- _Task requirements_
Copy out the lines of the records below, and only those lines, from the one with "finished = cover()" through the one with "return (*linear.tolist(), 1.0)", exactly as they appear.

- _Supplied information_

____

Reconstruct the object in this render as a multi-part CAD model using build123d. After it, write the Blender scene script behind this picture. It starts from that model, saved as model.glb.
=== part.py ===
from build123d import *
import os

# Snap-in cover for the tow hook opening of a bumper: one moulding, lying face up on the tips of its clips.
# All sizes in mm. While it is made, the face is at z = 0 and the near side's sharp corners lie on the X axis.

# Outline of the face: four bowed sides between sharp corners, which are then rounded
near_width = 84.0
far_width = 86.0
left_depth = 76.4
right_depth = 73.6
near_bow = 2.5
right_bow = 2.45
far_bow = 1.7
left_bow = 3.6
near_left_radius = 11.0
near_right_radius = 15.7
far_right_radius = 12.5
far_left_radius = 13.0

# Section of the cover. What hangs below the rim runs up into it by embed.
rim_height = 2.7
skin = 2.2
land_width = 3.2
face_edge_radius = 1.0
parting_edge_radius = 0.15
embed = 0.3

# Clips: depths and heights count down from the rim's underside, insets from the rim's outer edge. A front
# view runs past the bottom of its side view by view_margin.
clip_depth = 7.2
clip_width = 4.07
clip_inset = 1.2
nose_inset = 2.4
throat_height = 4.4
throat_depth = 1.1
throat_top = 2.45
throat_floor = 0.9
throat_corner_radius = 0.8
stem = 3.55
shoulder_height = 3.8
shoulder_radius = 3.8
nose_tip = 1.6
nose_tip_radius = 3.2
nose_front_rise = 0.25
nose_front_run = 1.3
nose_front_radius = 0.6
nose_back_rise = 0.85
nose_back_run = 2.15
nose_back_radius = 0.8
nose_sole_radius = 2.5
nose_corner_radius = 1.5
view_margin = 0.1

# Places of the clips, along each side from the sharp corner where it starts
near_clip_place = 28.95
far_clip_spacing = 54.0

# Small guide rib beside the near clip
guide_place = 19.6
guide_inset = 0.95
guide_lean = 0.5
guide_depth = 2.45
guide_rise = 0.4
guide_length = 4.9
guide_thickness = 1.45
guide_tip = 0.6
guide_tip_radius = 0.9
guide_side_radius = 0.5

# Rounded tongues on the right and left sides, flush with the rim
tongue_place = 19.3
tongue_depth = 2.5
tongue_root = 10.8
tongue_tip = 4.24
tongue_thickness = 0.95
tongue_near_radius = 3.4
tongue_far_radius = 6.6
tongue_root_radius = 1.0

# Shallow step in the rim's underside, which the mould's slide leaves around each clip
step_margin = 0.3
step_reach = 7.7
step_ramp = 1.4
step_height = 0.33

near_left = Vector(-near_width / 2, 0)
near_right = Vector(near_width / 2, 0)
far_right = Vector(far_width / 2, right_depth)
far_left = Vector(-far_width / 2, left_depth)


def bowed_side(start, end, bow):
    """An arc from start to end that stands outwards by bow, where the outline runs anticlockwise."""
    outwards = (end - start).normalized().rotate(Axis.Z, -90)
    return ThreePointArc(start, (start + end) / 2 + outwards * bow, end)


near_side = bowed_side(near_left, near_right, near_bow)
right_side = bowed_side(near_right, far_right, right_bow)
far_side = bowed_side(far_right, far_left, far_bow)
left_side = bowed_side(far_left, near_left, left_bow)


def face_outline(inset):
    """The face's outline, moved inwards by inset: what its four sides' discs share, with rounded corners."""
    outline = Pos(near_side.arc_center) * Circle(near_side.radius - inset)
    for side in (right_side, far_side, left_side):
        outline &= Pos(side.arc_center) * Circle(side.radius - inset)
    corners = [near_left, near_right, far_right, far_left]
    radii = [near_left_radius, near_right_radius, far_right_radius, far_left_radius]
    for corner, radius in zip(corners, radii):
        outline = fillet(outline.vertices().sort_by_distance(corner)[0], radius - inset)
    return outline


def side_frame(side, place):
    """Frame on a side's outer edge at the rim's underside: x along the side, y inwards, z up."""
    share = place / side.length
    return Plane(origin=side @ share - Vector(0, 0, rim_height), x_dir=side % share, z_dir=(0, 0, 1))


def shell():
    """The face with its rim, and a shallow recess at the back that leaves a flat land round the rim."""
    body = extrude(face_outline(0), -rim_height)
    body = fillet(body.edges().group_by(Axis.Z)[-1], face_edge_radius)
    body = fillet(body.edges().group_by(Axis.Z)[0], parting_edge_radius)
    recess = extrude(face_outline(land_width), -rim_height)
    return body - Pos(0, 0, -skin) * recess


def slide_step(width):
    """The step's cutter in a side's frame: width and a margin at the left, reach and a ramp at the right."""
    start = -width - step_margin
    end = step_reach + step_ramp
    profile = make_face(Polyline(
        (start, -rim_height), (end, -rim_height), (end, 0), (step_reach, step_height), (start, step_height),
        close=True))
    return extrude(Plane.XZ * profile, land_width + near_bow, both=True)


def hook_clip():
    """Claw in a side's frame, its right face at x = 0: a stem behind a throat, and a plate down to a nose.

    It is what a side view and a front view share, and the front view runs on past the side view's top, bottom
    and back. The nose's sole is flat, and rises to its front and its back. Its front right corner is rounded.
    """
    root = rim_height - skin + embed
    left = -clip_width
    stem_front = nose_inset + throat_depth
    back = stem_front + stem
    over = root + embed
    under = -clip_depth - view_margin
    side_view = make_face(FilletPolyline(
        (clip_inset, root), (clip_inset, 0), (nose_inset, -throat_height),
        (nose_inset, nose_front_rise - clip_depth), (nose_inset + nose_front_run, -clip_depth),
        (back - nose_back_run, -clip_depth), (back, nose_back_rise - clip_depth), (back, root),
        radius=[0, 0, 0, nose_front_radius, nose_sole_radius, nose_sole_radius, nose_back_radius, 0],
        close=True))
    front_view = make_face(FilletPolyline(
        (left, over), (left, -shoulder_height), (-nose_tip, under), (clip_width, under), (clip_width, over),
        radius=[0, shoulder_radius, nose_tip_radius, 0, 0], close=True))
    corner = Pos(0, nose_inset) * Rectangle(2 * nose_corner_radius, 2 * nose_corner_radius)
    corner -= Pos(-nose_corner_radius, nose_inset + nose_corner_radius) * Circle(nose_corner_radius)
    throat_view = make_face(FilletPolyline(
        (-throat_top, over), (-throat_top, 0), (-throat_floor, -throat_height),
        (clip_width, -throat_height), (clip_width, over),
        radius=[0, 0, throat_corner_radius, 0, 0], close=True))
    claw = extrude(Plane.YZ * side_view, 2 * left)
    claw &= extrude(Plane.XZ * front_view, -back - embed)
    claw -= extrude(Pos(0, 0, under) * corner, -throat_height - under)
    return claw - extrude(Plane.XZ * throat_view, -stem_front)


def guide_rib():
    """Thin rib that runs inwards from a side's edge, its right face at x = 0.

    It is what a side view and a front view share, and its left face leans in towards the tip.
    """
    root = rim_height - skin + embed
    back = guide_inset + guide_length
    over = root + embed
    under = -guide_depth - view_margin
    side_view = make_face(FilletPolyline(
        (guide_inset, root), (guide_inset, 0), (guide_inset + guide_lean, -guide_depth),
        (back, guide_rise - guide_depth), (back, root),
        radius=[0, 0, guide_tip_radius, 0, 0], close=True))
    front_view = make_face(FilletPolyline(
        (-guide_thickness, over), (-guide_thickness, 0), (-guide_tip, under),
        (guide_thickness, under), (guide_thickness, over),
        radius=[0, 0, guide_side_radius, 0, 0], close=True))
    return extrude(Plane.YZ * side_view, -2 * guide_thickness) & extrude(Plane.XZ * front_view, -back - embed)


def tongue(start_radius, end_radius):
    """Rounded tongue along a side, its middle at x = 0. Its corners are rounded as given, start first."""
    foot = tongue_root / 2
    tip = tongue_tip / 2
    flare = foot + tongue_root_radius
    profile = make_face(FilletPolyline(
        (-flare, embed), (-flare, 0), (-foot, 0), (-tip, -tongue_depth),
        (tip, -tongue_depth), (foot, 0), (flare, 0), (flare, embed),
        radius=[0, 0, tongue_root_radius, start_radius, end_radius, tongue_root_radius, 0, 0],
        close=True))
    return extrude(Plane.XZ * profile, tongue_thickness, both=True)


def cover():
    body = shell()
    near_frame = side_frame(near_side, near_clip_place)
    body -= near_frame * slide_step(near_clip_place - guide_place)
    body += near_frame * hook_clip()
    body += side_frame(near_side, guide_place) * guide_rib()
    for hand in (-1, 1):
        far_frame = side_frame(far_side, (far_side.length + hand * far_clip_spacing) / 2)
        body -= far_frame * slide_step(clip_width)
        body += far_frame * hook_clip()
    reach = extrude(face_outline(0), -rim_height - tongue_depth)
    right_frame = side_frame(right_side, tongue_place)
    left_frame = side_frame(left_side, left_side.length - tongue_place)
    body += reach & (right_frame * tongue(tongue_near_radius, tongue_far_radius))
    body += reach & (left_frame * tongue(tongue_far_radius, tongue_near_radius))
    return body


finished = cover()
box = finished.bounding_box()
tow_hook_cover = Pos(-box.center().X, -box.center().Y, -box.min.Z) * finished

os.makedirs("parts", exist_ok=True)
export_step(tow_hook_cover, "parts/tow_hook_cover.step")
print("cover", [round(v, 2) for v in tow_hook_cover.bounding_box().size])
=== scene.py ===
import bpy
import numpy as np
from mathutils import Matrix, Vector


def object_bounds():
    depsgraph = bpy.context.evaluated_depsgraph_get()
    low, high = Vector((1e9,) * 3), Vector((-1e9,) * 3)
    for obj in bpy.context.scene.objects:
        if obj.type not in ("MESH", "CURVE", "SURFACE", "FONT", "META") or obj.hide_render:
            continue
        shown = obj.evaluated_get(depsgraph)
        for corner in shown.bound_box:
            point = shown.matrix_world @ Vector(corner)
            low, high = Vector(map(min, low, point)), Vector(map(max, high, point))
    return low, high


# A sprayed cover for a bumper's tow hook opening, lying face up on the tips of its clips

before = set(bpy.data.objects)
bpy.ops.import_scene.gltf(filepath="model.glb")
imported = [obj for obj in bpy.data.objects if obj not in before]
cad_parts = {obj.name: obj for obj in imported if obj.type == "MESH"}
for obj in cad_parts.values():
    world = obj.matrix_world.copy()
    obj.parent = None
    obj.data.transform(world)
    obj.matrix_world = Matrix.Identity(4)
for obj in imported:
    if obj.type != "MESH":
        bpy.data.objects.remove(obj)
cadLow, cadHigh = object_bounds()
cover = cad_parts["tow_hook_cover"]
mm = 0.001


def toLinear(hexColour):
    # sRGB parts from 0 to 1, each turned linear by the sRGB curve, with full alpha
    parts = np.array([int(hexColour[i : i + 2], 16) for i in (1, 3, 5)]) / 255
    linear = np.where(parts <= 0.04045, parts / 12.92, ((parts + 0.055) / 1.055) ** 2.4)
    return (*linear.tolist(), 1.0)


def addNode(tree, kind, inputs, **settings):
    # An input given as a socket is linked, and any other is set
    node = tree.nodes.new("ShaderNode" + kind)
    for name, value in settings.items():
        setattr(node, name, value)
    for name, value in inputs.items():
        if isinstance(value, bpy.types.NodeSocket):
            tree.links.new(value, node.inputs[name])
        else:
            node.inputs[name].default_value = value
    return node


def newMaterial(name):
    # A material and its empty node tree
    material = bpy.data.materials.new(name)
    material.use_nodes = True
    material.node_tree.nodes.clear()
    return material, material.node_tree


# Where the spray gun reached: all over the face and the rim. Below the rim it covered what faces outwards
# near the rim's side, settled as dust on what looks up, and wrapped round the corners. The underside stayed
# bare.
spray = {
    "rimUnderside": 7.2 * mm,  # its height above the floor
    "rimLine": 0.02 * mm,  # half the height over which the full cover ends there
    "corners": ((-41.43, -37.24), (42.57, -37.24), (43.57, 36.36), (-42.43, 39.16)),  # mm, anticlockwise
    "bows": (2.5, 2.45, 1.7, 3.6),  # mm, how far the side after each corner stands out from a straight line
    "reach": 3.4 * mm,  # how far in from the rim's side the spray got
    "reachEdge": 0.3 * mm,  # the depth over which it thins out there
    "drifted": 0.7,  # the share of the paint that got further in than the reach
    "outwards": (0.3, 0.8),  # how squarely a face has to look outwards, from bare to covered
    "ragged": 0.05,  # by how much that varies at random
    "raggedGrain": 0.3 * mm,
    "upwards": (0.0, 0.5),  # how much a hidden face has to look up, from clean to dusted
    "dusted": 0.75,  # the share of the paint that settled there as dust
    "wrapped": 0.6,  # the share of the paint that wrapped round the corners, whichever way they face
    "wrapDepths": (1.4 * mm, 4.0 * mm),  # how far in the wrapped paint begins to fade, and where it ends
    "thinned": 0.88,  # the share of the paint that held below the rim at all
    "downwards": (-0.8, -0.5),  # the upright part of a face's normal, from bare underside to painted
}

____

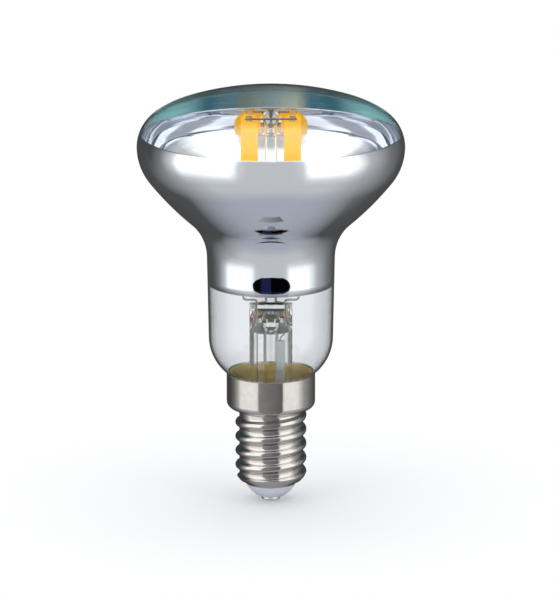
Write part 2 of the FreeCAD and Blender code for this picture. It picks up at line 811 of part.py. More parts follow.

____

- _Completed exercise_
finished = cover()
box = finished.bounding_box()
tow_hook_cover = Pos(-box.center().X, -box.center().Y, -box.min.Z) * finished

os.makedirs("parts", exist_ok=True)
export_step(tow_hook_cover, "parts/tow_hook_cover.step")
print("cover", [round(v, 2) for v in tow_hook_cover.bounding_box().size])
=== scene.py ===
import bpy
import numpy as np
from mathutils import Matrix, Vector


def object_bounds():
    depsgraph = bpy.context.evaluated_depsgraph_get()
    low, high = Vector((1e9,) * 3), Vector((-1e9,) * 3)
    for obj in bpy.context.scene.objects:
        if obj.type not in ("MESH", "CURVE", "SURFACE", "FONT", "META") or obj.hide_render:
            continue
        shown = obj.evaluated_get(depsgraph)
        for corner in shown.bound_box:
            point = shown.matrix_world @ Vector(corner)
            low, high = Vector(map(min, low, point)), Vector(map(max, high, point))
    return low, high


# A sprayed cover for a bumper's tow hook opening, lying face up on the tips of its clips

before = set(bpy.data.objects)
bpy.ops.import_scene.gltf(filepath="model.glb")
imported = [obj for obj in bpy.data.objects if obj not in before]
cad_parts = {obj.name: obj for obj in imported if obj.type == "MESH"}
for obj in cad_parts.values():
    world = obj.matrix_world.copy()
    obj.parent = None
    obj.data.transform(world)
    obj.matrix_world = Matrix.Identity(4)
for obj in imported:
    if obj.type != "MESH":
        bpy.data.objects.remove(obj)
cadLow, cadHigh = object_bounds()
cover = cad_parts["tow_hook_cover"]
mm = 0.001


def toLinear(hexColour):
    # sRGB parts from 0 to 1, each turned linear by the sRGB curve, with full alpha
    parts = np.array([int(hexColour[i : i + 2], 16) for i in (1, 3, 5)]) / 255
    linear = np.where(parts <= 0.04045, parts / 12.92, ((parts + 0.055) / 1.055) ** 2.4)
    return (*linear.tolist(), 1.0)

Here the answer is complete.